DIRECTIVE: Copy exactly the block of lines between the one containing "Write part 4" and the one containing "cloth over its", inclusive.
BEGIN RECORDS SHOWN
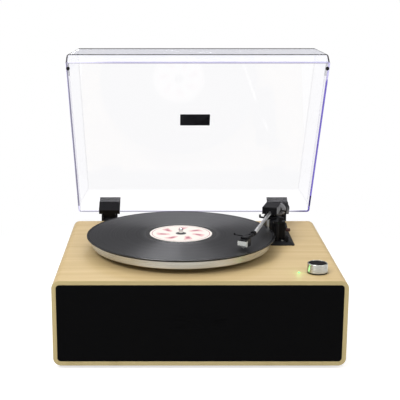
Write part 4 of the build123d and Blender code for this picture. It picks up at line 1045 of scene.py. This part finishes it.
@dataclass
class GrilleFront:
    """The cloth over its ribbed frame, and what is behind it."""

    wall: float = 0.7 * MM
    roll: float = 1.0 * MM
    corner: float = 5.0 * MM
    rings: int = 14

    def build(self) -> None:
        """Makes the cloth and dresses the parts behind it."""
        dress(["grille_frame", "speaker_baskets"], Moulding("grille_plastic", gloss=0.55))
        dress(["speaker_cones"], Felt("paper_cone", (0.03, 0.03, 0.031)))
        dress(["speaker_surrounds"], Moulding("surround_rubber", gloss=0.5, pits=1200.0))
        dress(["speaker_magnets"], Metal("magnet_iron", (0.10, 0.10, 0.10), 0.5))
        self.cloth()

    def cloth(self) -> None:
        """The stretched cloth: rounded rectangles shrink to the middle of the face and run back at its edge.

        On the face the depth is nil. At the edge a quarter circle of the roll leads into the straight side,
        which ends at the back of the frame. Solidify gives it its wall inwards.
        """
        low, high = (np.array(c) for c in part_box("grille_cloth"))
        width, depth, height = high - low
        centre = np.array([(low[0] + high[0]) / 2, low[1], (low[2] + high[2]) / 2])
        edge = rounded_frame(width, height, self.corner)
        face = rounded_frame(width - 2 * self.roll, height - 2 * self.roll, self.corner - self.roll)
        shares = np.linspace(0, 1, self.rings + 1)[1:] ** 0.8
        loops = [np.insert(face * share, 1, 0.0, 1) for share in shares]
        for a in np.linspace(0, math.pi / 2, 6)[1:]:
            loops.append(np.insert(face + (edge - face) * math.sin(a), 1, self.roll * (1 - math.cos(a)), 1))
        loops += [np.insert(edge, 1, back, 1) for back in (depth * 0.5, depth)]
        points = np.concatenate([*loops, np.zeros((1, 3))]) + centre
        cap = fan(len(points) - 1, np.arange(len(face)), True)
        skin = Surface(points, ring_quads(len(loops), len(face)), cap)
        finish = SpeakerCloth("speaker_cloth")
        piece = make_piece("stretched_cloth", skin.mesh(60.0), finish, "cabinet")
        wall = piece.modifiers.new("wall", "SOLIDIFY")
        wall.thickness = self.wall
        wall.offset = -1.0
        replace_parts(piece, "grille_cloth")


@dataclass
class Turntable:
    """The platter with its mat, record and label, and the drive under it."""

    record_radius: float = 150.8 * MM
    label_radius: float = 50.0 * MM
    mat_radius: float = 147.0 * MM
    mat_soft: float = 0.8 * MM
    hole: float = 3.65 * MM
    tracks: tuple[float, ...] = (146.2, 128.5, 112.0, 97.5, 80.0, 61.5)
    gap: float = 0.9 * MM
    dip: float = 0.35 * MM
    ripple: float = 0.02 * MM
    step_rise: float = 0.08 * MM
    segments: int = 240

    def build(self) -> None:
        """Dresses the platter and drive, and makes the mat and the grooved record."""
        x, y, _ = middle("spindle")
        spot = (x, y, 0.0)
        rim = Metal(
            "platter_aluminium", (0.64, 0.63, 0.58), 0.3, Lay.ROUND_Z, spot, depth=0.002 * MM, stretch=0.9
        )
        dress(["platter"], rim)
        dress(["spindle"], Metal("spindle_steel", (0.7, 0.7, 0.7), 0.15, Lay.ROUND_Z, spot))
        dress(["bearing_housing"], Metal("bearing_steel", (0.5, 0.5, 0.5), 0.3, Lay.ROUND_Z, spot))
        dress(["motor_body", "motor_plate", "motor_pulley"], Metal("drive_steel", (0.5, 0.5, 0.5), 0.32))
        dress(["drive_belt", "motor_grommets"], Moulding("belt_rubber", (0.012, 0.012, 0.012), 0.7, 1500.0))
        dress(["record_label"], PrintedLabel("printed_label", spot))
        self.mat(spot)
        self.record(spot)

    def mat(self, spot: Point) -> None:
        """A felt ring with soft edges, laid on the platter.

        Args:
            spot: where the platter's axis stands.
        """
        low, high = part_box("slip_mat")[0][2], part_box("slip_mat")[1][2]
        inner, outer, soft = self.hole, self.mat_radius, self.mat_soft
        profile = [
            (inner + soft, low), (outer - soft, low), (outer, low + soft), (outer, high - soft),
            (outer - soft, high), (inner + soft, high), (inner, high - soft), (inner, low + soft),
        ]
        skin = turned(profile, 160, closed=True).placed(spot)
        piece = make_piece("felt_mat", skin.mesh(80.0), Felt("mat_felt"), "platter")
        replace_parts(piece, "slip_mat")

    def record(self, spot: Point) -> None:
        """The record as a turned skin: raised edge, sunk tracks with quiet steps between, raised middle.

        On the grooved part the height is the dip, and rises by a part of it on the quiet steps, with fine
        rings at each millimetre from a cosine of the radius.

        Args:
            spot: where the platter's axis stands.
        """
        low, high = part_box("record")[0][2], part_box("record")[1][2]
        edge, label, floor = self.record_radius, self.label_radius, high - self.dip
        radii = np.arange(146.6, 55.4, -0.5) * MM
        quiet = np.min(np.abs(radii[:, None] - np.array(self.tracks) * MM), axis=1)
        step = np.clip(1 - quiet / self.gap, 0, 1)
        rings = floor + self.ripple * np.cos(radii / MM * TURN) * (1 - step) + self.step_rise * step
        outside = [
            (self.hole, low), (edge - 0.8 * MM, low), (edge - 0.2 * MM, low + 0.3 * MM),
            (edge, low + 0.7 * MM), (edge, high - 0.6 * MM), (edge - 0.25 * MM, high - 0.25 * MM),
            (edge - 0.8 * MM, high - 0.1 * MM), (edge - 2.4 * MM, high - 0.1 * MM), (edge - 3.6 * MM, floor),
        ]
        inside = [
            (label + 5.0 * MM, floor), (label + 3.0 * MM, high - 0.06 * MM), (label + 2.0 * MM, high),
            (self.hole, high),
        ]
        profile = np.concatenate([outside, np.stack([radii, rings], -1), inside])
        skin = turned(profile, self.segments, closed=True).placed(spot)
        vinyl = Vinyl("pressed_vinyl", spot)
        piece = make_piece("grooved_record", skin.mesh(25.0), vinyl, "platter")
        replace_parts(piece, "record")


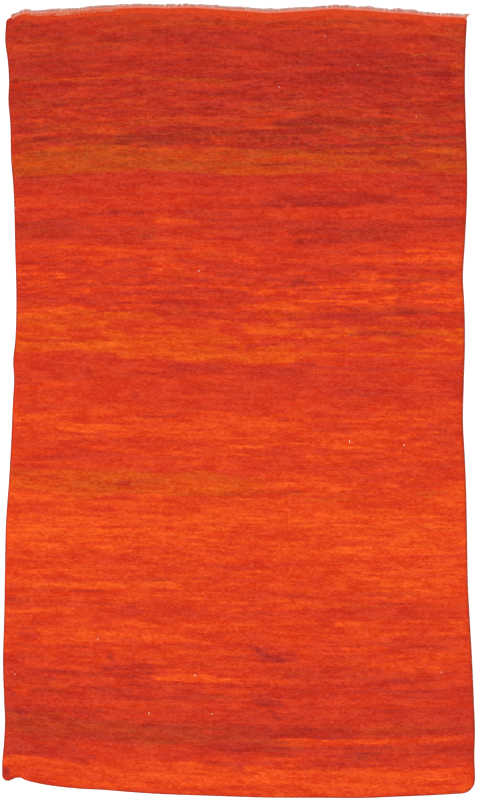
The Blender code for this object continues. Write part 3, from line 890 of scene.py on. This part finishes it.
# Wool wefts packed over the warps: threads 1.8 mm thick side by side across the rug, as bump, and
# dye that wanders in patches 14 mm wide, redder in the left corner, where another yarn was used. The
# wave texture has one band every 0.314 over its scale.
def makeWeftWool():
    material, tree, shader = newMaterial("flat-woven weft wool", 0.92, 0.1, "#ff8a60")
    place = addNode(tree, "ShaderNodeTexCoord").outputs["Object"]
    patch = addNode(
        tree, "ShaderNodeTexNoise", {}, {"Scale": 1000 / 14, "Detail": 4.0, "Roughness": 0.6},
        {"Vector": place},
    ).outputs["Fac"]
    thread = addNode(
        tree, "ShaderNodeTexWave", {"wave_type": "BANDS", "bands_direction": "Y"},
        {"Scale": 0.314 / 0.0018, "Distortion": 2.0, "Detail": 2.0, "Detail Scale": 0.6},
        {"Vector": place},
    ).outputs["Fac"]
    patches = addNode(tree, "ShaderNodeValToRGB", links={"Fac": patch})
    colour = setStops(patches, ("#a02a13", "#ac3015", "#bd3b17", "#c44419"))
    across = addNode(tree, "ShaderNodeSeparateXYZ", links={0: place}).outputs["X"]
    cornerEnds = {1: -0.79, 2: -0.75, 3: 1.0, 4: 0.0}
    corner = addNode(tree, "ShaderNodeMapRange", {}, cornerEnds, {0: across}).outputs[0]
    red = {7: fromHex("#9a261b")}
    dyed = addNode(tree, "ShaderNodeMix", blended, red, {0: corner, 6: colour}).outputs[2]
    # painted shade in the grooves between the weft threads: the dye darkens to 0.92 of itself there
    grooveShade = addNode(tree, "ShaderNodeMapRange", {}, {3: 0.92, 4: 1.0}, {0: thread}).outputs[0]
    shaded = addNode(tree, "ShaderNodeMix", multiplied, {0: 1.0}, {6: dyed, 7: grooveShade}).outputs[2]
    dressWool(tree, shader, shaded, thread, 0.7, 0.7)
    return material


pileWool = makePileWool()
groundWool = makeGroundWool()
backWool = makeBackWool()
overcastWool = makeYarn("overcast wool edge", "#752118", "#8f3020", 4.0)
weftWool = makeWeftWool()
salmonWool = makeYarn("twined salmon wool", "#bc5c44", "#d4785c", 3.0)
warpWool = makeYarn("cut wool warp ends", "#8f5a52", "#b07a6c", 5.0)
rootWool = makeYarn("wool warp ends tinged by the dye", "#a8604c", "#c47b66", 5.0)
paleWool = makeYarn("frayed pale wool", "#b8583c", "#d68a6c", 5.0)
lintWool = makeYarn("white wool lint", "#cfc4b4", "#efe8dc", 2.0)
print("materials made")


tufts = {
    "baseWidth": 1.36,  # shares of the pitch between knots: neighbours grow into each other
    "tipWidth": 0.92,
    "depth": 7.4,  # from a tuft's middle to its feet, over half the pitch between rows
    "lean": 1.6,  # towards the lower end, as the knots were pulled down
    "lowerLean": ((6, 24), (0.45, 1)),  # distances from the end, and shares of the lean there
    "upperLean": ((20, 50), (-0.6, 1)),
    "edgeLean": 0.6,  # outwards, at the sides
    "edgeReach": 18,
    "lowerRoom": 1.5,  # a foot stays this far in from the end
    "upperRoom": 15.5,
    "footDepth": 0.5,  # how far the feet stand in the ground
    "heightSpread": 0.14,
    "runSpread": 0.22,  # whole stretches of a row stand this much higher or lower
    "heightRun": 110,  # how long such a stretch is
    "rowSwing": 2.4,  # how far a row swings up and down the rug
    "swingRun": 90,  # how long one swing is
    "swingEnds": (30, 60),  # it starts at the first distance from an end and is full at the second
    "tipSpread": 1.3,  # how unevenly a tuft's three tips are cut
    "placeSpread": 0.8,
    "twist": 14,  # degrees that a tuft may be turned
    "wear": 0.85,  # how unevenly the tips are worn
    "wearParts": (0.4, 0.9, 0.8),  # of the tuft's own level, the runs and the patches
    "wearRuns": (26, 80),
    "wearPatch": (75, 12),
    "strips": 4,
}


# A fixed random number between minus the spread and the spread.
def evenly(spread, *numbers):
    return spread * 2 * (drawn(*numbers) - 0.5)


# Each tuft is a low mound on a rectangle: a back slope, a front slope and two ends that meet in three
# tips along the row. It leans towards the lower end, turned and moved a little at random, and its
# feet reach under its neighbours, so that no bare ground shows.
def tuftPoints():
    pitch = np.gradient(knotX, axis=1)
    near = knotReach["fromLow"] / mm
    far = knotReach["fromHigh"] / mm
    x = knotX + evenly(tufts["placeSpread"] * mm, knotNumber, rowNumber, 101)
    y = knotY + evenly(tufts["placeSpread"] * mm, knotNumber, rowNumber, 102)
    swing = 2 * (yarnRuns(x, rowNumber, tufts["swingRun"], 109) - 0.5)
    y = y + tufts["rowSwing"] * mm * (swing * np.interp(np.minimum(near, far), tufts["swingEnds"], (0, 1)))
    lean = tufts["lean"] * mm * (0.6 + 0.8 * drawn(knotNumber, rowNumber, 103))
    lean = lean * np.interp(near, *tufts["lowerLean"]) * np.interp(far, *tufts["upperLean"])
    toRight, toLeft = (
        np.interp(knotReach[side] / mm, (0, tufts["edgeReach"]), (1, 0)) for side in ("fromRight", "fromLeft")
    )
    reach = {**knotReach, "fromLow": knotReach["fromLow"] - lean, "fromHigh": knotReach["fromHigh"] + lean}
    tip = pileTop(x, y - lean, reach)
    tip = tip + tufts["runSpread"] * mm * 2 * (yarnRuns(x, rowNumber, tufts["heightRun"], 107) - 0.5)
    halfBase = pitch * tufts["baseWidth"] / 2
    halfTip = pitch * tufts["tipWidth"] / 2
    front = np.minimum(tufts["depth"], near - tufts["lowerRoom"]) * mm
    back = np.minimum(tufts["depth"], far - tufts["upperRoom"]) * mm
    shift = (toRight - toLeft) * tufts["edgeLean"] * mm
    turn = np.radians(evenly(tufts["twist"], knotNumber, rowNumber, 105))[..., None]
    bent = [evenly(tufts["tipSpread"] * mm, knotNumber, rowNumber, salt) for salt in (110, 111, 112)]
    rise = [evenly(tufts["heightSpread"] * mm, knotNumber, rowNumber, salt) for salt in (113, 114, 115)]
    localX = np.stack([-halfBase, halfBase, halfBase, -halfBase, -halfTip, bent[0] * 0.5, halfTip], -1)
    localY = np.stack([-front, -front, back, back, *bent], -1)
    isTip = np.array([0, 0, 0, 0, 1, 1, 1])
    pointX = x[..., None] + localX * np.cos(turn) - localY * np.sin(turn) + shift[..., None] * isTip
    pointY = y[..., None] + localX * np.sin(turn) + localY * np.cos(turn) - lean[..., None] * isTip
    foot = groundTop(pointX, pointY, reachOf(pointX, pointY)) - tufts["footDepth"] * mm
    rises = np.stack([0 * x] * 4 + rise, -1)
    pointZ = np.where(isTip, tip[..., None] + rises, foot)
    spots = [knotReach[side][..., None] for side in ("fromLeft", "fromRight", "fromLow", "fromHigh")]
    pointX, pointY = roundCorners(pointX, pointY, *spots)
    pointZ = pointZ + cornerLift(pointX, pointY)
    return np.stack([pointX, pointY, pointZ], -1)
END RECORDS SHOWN
BEGIN RECORDS SHOWN
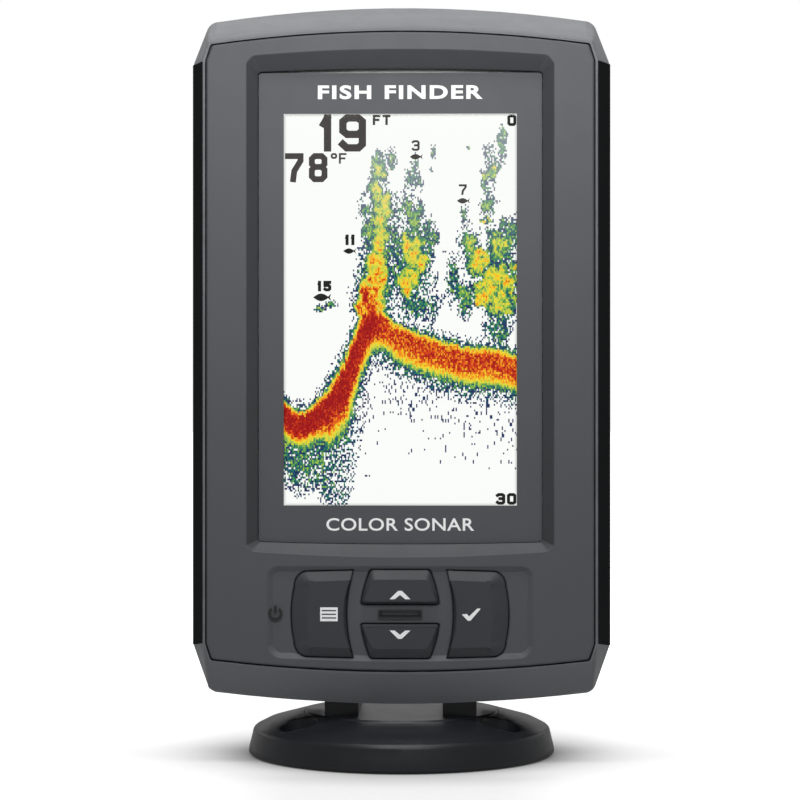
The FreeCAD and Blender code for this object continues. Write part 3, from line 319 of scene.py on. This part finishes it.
END RECORDS SHOWN
FINISHED EXERCISE:
Write part 4 of the build123d and Blender code for this picture. It picks up at line 1045 of scene.py. This part finishes it.
@dataclass
class GrilleFront:
    """The cloth over its ribbed frame, and what is behind it."""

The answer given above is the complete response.